Cool project! In principle I bet you could get a Bela-like arrangement going with your board, though it would involve a whole new driver compared to ALSA.
Bela uses both the McASP and the PRU. The McASP actually streams the data to the codec, but the PRU handles passing data to and from it, as a sort of sophisticated DMA controller. We use the PRU here because it can also do SPI transactions with the other ADC and DAC and it can sample the GPIOs, all aligned on a sample-by-sample basis with the audio clock. The PRU then puts the results in a memory buffer for the CPU to work with.
To take any advantage of that, you need a Xenomai kernel, because this lets you write audio code that can interrupt the entire rest of the OS. If you don't have this, then you're stuck with the timing uncertainty that regular Linux provides, meaning you need larger buffer sizes (= longer latency). It also means that audio performance may depend on system load, which is not true of Xenomai (rather the reverse: rest-of-system performance depends on audio load).

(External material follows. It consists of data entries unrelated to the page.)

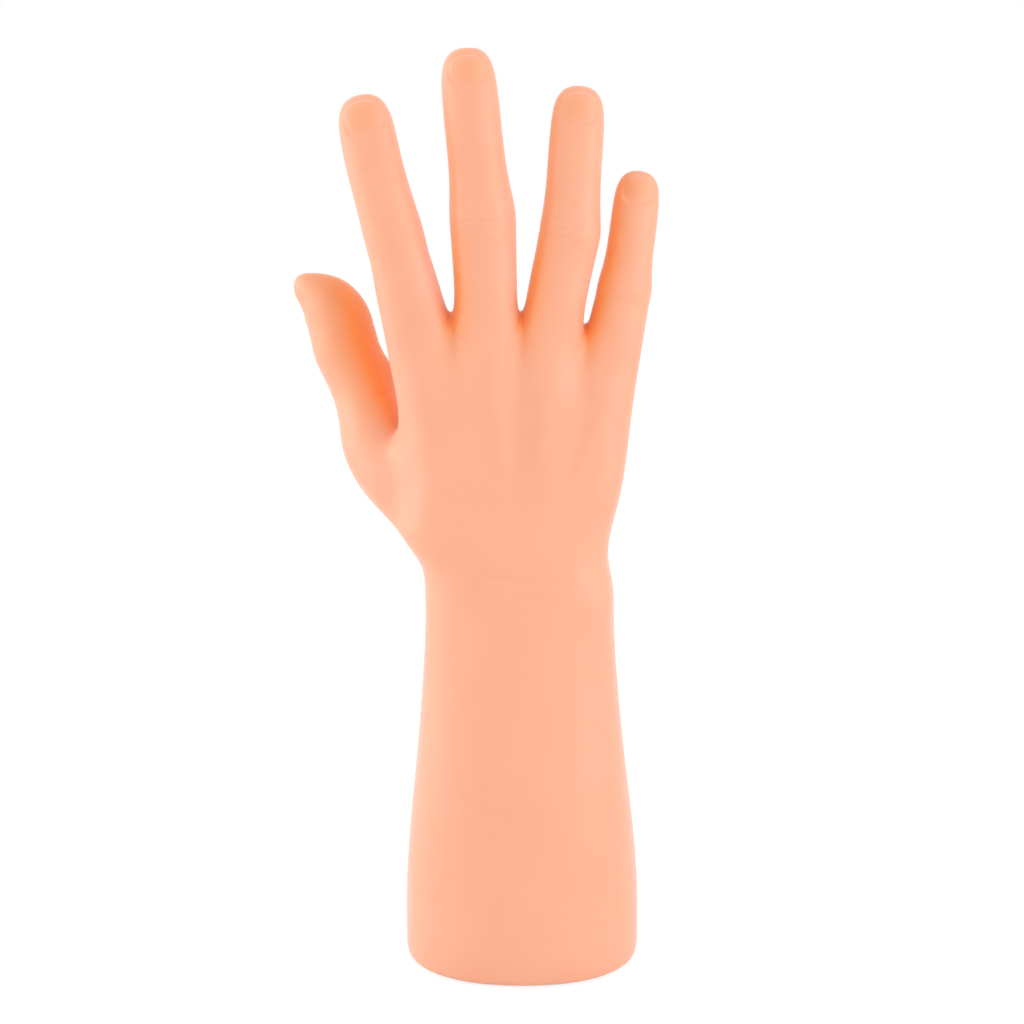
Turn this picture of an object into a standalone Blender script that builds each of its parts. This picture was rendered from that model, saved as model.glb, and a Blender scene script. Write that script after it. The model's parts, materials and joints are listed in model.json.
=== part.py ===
"""Mannequin hand display: a hollow right hand moulded in one piece with its forearm, on a weighted plug.

Frame: the origin is the middle of the face that the hand stands on. +Z runs up the forearm, +X is the
little finger's side and -Y is the back of the hand.
"""

import math

import bmesh
import bpy
import numpy as np

MM = 0.001  # every size below is in millimetres, and Blender works in metres

# Moulded skin
WALL = 2.5
CLEARANCE = 0.3
SMOOTHING_LEVELS = 1
RING_SWELL = 1 / 0.9024  # a smoothed ring of eight points shrinks by this much
SECTION_SWELL = 1.01  # and one of twenty-six points by this much

# Underside of the skin: a foot rim round a recess, whose ceiling holds the plug's opening
BASE_HALF_X = 40.3
BASE_HALF_Y = 38.5
FOOT_HEIGHT = 0.4
FOOT_RIM = 5.5
SEAT_LEDGE = 5.0

# The foot turns in under itself: inset from the base's edge, and height above its rim
FOOT_ROWS = ((0.0, 10.2), (0.0, 3.7), (0.2, 0.8), (2.0, 0.0), (6.0, 0.0), (9.0, 0.0))

FOREARM_SQUARENESS = 2.3  # of its sections and the foot's, where an oval has 2

# Heights in the tables of palm, fingers and thumb are above the wrist's narrowest section
WRIST_HEIGHT = 116.0

# Forearm: share of the wrist's height, then of its flare from wrist to base, across and deep
FOREARM_FLARE = (
    (0.793, 0.21, 0.220),
    (0.586, 0.48, 0.455),
    (0.388, 0.82, 0.660),
    (0.207, 1.00, 0.810),
)

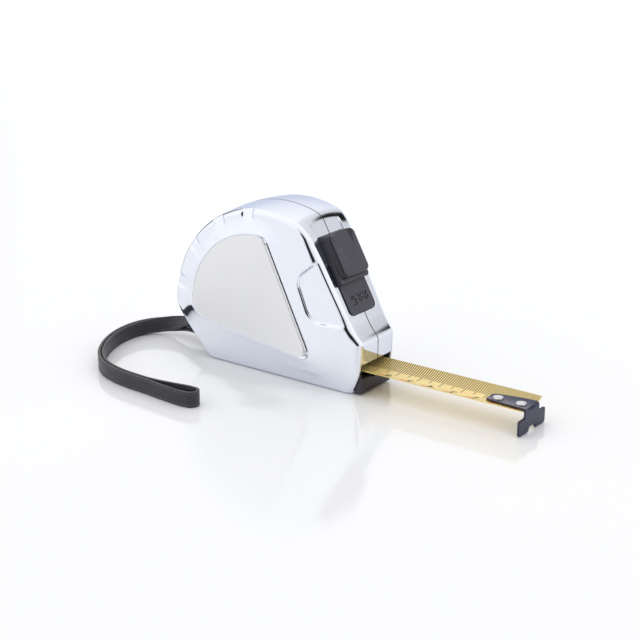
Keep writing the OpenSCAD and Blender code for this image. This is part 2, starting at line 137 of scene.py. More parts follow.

The PRU and Xenomai combination together represents an alternative to ALSA. If you use ALSA, you're stuck with normal Linux kernel priority and all of the above-mentioned performance limitations that go along with it.
If you wanted to port Bela to your hardware, you would need the following:
Possibly changes in the BB-BONE-BAREAUDI-02.dtbo overlay to initialise the McASP pins as you need them for your cape.
Modified PRU code which works specifically with your codec. The initialisation routines would change the most, and there might be some changes in the main data transfer loop. Presumably your board won't have the same SPI ADC and DAC as the Bela cape, so that code could be removed.
Changes in RTAudio.cpp and I2c_Codec.cpp to initialise your codec, which would be different from the TLV320AIC3104 codec we use.
A few parameter changes in the Bela core code to reflect a different number of channels by default and maybe different sample rates.
Your project is already open source, but just a note here for anyone else thinking of porting Bela to their hardware: Bela is LGPL, so changes to the core environment also need to be released open source if you're distributing it. But we'd love to see the Bela environment running on various audio boards!